Exercise task:
Repeat, please, only the lines from the top of the data down to the line with "the ring's rib."; include both of those lines.
>> BEGIN Data extract
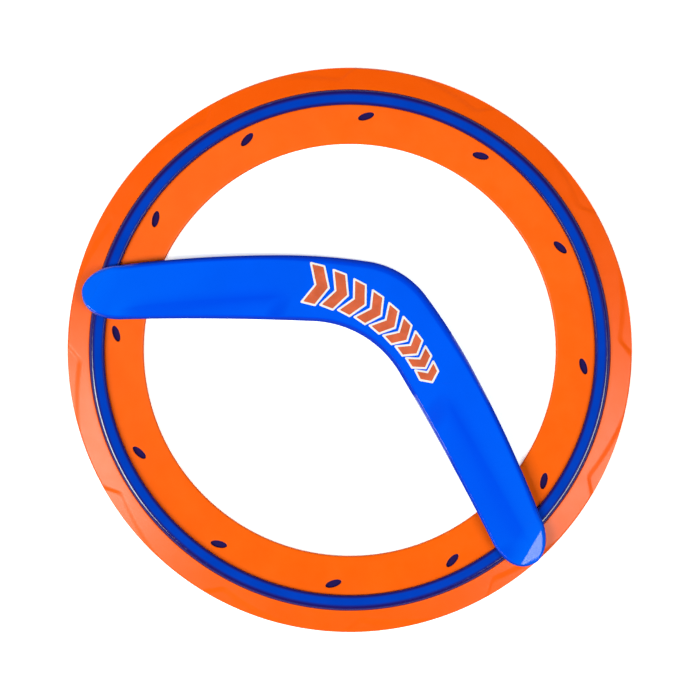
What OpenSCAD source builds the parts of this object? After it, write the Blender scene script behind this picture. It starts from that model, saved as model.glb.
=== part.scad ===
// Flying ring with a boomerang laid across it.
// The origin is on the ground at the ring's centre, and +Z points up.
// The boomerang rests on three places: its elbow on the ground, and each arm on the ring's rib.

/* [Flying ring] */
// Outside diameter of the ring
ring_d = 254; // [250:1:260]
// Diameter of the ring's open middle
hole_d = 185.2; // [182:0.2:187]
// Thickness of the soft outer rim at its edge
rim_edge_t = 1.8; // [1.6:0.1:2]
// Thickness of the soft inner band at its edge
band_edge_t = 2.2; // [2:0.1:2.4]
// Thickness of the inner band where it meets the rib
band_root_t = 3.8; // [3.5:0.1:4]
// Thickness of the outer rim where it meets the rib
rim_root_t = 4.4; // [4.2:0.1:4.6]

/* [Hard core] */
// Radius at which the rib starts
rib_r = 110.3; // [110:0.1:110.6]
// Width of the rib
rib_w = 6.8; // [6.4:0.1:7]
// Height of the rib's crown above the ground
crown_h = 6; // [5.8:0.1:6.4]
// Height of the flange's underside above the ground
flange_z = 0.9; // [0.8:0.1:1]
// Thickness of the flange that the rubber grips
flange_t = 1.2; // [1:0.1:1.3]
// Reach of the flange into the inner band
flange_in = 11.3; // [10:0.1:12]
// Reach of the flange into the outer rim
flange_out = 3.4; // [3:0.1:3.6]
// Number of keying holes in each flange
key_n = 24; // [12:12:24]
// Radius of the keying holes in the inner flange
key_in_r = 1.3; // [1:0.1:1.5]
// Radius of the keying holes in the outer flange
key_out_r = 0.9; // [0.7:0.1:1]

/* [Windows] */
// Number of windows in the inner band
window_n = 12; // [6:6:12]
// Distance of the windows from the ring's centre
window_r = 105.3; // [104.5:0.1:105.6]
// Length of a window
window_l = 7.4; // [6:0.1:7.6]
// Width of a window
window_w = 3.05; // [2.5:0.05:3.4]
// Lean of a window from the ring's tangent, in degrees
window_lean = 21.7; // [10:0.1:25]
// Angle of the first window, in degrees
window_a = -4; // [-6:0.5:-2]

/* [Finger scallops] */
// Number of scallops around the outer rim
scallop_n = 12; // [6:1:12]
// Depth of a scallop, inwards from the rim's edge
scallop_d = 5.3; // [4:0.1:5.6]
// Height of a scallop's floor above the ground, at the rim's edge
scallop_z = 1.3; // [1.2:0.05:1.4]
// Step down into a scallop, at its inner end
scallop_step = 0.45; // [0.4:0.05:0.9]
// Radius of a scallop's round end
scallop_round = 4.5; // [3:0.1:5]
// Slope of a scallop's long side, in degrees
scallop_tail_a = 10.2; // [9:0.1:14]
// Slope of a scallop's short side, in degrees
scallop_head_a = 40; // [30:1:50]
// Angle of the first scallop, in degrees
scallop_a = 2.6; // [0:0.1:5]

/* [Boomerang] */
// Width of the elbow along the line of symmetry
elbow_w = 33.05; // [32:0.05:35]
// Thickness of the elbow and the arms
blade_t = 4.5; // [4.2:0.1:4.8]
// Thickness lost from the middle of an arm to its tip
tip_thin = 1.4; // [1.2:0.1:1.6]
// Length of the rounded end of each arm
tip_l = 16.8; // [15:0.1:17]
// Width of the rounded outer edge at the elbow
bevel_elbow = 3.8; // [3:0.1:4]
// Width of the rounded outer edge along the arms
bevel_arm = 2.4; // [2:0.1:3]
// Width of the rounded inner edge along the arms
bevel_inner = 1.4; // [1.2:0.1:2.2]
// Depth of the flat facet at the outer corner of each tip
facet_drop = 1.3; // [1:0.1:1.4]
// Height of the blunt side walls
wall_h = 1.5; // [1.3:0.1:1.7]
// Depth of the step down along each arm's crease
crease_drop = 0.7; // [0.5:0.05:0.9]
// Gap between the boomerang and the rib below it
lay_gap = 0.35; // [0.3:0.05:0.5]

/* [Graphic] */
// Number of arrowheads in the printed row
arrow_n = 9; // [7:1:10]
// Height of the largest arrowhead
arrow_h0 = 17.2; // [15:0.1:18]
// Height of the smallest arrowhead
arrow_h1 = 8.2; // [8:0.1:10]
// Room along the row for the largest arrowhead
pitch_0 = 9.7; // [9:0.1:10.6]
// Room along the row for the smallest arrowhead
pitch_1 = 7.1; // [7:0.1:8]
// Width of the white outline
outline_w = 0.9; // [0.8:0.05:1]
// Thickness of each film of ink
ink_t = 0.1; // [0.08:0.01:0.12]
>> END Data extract
Task response:
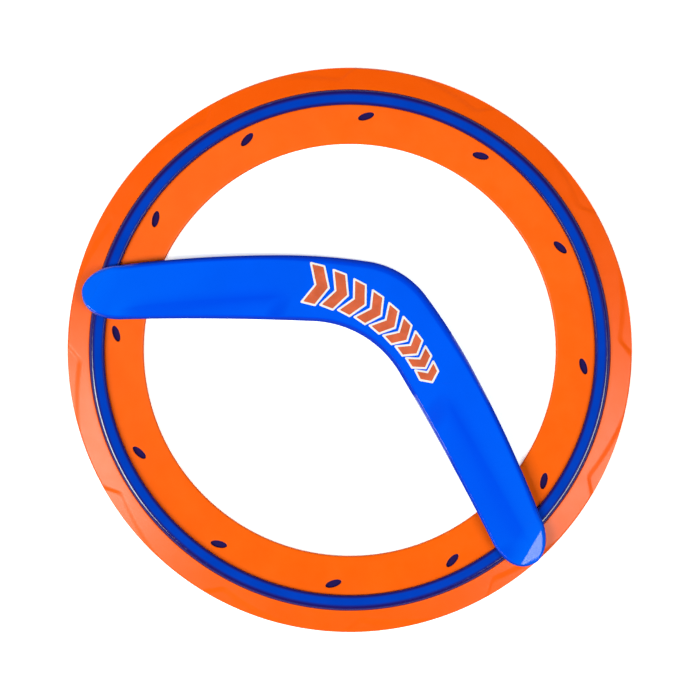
What OpenSCAD source builds the parts of this object? After it, write the Blender scene script behind this picture. It starts from that model, saved as model.glb.
=== part.scad ===
// Flying ring with a boomerang laid across it.
// The origin is on the ground at the ring's centre, and +Z points up.
// The boomerang rests on three places: its elbow on the ground, and each arm on the ring's rib.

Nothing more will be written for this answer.